Mahjong Online Club lets you play Mahjong free directly in your browser with no registration required. The classic tile layout gives you a real board to apply everything covered here: spotting free tiles, planning sequences, and avoiding the early-match trap. The interface is clean and distraction-free, so you can focus entirely on reading the board. If you want a structured starting point, the step-by-step beginner guide walks you through identifying and removing free tiles from your very first game.
FAQ
What is a free tile in Mahjong?
A free tile is any tile in Mahjong Solitaire that has no tile stacked on top of it and has at least one open side, left or right. Both conditions must be met before the tile can be selected and matched.

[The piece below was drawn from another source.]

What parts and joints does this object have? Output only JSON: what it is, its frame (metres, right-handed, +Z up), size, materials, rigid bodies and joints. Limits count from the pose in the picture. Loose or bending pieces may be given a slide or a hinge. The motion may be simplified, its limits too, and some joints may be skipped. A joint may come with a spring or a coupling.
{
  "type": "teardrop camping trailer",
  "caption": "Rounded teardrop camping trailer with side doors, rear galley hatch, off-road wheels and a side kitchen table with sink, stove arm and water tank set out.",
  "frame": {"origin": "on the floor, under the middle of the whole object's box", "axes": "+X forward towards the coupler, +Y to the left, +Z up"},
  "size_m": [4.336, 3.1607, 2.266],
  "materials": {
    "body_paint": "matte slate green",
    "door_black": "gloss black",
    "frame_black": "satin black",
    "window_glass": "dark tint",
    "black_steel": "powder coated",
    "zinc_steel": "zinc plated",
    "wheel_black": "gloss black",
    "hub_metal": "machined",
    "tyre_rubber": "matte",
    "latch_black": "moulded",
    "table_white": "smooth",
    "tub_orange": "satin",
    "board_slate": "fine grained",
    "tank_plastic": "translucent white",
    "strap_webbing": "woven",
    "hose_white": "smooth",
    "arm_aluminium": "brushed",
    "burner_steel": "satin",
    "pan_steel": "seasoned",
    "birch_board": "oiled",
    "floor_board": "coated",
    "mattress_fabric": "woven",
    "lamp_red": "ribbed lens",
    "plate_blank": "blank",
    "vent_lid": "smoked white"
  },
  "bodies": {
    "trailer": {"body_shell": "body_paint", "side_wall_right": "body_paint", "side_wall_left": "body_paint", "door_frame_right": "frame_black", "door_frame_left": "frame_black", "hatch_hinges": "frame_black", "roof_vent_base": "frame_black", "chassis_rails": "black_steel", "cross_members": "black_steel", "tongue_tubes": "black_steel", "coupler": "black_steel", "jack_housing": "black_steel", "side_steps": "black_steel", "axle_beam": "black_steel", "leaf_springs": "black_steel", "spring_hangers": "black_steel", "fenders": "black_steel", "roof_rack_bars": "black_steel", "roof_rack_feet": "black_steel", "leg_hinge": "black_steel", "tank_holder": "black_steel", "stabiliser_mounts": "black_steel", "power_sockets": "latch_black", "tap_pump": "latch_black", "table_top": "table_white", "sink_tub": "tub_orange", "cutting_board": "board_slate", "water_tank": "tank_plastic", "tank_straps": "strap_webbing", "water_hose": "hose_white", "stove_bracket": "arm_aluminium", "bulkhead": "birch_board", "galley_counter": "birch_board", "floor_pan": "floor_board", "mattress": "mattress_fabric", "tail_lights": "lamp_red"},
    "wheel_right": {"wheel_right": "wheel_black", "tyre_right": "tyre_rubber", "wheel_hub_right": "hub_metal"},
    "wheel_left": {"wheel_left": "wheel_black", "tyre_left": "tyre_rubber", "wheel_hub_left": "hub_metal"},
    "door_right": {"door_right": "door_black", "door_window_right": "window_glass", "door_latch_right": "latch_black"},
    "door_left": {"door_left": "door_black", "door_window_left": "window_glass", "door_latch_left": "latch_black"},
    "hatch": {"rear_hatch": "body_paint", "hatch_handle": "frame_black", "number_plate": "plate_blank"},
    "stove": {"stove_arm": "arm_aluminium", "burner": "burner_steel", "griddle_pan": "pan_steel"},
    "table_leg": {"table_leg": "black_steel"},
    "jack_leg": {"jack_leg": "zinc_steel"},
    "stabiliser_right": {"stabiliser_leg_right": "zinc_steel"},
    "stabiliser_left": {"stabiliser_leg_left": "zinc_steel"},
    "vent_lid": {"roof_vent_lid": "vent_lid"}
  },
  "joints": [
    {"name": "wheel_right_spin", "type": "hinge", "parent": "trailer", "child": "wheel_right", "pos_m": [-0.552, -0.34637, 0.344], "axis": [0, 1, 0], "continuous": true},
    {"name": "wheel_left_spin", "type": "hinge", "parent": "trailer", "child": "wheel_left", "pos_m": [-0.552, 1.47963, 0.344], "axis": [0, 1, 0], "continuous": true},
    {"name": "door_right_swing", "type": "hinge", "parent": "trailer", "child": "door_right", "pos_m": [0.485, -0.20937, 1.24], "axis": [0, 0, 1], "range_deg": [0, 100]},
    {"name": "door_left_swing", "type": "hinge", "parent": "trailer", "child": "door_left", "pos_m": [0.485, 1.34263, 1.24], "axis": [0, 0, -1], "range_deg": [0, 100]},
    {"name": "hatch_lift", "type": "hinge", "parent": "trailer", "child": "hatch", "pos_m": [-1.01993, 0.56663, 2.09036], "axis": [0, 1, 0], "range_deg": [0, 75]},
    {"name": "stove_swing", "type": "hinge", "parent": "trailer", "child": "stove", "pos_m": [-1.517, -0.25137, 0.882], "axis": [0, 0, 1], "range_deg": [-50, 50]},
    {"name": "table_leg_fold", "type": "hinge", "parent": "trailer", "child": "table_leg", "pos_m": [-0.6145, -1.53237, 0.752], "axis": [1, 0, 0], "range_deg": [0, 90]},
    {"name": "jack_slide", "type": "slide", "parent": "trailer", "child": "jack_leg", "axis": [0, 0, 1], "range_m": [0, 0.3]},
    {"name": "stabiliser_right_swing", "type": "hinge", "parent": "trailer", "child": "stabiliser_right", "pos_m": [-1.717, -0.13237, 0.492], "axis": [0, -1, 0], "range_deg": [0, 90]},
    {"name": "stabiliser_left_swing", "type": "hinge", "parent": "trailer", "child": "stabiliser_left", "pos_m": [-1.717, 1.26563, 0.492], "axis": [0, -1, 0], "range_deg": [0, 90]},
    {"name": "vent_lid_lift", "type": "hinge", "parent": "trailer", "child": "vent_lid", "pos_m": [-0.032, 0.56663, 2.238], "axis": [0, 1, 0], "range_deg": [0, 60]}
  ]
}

Can a tile be free if it has tiles on both sides?
No. A tile with adjacent tiles blocking both its left and right sides is locked, even if its top is completely clear. At least one side must be open for the tile to count as free.
Does the free tile rule apply to traditional Mahjong?
The free tile rule does not apply to traditional Mahjong. Traditional Mahjong is a four-player game where players draw and discard tiles to build hands. There is no stacked layout and no blocking mechanic.
Do Season and Flower tiles follow the same free tile rules?
Yes. Season and Flower tiles must be free, meaning no tile on top and at least one open side, before you can select them. The difference is that they match any other tile in their category, not just identical faces.
What happens when no free tiles can be matched?
The game alerts you that no more moves are available. This state is usually caused by removing tiles in the wrong order, which locks remaining free tiles into positions where no valid pairs exist.